## Aim of the task
Restate verbatim the lines between the one holding "Recreate this object" and the one holding "glued from boards.", both included, and no others.

## Items
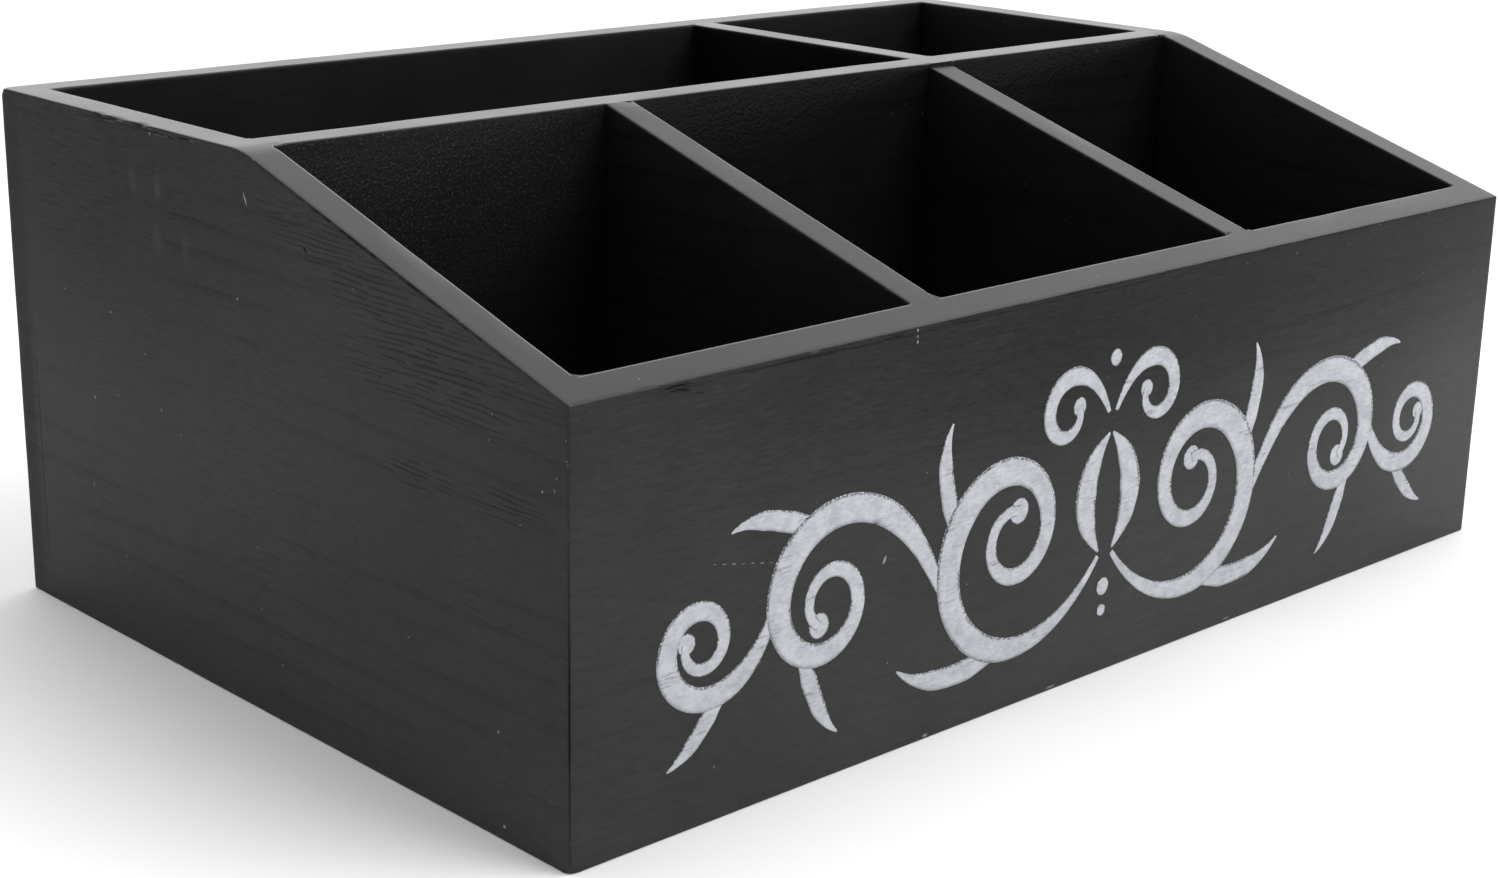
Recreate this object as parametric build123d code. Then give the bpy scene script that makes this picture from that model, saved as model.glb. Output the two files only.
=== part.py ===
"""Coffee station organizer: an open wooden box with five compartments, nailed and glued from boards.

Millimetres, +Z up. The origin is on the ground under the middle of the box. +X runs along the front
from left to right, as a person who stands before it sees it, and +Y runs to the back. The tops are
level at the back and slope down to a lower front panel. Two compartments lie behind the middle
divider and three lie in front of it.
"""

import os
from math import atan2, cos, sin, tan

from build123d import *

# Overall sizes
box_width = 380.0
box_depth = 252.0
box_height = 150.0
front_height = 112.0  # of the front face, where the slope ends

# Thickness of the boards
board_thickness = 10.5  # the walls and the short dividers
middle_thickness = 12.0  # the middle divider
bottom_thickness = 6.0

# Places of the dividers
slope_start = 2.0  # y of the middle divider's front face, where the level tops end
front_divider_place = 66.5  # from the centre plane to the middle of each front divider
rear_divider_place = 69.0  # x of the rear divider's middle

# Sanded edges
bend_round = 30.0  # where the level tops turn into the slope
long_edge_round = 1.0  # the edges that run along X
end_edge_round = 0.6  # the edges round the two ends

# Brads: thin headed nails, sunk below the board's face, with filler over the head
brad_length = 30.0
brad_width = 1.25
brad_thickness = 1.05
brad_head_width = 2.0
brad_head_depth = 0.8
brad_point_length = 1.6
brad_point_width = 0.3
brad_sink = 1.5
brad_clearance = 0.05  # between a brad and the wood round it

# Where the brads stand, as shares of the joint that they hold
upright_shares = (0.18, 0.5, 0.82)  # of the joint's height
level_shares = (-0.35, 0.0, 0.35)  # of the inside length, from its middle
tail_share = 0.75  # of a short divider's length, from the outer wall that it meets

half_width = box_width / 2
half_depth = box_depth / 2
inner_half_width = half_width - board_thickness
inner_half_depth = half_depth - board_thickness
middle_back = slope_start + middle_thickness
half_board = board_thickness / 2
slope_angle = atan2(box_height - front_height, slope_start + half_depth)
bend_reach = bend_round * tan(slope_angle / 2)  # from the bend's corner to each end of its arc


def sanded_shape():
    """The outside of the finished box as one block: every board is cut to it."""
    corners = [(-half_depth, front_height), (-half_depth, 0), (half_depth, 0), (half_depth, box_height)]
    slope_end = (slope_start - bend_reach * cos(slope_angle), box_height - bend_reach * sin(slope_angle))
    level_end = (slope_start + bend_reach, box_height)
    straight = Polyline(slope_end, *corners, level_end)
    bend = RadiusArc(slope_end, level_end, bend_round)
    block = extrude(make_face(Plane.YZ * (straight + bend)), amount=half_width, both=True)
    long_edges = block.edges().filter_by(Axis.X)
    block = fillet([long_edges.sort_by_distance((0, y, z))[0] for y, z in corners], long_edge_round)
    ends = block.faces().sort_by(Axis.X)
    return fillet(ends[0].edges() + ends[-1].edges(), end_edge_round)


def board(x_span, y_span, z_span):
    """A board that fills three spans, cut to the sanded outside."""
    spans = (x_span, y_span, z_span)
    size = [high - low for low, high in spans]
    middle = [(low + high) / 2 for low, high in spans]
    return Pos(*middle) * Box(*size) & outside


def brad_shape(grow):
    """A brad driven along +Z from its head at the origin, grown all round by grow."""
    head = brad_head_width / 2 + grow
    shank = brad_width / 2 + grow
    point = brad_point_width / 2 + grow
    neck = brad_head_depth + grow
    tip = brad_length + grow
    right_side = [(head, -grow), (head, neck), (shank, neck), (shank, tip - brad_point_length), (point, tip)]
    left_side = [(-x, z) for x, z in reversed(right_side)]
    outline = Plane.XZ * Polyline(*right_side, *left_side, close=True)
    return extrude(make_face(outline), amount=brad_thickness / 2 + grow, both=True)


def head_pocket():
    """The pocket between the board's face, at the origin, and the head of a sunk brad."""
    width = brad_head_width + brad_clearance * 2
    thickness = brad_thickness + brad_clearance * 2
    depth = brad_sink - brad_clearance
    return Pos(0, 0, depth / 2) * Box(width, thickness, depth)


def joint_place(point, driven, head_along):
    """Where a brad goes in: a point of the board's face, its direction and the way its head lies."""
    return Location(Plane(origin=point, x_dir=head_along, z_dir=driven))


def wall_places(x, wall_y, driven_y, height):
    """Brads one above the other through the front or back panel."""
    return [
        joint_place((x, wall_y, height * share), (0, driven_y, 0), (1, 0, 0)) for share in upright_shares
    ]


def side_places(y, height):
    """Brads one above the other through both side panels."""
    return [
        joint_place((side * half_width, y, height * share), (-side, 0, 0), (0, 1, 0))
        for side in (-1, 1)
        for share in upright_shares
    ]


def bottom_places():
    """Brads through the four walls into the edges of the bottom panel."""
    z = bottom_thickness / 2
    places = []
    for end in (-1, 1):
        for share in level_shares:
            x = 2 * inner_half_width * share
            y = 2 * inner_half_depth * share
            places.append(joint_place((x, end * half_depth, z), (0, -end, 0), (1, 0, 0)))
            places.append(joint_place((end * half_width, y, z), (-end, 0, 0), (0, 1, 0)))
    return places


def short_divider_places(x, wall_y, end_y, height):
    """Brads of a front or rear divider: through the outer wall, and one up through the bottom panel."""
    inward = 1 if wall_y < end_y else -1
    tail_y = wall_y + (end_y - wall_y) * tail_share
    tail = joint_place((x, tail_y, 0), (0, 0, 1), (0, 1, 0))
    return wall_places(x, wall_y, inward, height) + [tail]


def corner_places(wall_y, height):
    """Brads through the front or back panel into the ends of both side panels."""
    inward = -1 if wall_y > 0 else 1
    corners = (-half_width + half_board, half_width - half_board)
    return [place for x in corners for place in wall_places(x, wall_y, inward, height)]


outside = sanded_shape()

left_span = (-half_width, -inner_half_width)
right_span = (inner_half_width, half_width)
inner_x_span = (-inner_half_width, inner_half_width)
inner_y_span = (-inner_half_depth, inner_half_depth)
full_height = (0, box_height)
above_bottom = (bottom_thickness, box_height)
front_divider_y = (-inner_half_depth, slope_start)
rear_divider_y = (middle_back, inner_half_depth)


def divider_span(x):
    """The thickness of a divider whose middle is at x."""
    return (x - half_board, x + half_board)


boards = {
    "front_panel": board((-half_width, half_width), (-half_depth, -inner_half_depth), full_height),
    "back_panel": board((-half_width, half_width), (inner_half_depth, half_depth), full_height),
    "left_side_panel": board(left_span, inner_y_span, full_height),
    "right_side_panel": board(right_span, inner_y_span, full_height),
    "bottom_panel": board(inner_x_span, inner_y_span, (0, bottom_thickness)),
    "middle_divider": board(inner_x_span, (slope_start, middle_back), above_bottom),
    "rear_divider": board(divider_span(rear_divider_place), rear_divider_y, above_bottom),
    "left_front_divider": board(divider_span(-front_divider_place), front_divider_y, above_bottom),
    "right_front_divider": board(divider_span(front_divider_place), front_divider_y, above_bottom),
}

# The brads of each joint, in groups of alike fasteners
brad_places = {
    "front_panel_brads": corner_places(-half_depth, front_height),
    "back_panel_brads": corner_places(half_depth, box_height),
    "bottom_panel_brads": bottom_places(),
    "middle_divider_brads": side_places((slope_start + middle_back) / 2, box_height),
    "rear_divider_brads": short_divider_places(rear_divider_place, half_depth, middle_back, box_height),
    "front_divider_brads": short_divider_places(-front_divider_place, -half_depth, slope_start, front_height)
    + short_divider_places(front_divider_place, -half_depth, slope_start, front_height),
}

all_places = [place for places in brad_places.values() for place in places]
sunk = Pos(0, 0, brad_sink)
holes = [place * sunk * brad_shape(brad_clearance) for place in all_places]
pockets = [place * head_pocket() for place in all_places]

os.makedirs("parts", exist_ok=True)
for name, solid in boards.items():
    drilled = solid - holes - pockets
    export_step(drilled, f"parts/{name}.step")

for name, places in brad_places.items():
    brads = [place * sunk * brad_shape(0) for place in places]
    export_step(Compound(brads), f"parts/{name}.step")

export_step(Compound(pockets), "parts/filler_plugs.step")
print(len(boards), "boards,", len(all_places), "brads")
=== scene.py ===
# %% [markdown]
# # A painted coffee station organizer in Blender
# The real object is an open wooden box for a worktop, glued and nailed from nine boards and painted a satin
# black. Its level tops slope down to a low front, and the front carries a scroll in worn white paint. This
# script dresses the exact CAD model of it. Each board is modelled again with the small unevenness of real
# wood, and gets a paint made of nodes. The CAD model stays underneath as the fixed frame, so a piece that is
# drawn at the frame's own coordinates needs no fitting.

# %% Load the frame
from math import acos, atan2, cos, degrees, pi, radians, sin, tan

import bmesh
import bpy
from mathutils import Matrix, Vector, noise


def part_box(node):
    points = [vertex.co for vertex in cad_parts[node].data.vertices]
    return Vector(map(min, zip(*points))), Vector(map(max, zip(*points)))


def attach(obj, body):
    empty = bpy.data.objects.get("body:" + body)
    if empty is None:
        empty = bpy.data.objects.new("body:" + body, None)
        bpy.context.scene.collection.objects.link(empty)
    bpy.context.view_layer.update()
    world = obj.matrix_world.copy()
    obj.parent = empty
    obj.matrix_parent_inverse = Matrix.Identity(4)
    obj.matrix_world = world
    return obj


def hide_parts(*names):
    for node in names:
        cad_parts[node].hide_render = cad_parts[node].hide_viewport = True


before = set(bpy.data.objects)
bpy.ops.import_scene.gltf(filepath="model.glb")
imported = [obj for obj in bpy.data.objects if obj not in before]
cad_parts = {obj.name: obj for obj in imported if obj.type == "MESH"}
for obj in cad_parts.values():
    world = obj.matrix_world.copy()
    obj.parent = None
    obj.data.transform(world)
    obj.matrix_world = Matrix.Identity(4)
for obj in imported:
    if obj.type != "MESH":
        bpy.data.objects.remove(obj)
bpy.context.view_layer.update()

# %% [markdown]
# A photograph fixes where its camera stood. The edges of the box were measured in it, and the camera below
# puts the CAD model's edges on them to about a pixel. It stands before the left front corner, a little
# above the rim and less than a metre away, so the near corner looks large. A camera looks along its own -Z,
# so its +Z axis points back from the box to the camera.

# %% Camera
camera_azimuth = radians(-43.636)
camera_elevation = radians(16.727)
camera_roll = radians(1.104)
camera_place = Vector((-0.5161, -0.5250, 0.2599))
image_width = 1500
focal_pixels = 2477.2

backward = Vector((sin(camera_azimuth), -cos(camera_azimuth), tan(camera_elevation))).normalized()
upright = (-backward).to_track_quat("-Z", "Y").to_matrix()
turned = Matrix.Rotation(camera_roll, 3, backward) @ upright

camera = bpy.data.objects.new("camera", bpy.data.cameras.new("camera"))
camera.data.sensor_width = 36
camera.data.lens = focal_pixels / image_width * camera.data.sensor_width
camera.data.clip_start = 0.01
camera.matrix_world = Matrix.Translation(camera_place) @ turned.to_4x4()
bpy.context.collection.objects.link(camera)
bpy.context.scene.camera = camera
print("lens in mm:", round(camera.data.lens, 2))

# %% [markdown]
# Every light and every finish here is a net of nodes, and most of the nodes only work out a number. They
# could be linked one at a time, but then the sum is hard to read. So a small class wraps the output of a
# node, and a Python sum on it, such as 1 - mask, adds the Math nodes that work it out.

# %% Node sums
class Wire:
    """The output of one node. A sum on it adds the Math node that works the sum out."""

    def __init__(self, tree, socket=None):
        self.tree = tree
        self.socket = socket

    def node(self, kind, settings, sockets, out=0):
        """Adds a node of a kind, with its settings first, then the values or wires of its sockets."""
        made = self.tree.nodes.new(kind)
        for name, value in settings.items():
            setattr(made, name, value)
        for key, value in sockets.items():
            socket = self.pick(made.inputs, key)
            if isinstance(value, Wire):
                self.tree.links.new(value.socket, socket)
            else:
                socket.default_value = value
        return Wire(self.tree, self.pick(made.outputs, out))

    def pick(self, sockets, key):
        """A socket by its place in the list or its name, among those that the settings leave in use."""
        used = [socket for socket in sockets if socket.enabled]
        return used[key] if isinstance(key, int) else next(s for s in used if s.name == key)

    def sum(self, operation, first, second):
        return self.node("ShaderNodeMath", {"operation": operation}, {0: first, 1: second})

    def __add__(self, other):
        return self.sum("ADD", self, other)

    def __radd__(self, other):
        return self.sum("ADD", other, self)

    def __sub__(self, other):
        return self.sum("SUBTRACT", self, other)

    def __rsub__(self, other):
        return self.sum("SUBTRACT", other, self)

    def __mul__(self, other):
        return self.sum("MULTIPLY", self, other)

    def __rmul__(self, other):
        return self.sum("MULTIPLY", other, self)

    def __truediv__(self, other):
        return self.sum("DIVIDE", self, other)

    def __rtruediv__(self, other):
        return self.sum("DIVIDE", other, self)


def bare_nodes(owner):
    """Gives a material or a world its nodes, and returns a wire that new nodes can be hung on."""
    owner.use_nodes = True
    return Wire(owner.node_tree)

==

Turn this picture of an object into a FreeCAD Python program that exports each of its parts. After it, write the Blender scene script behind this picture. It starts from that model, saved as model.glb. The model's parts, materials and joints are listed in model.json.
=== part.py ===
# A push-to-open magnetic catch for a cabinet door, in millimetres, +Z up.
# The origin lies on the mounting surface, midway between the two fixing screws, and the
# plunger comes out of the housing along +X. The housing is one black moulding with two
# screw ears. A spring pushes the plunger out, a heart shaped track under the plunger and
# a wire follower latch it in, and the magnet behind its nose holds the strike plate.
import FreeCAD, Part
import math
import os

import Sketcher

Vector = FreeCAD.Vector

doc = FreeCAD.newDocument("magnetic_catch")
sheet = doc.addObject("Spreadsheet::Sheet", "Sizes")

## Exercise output
Recreate this object as parametric build123d code. Then give the bpy scene script that makes this picture from that model, saved as model.glb. Output the two files only.
=== part.py ===
"""Coffee station organizer: an open wooden box with five compartments, nailed and glued from boards.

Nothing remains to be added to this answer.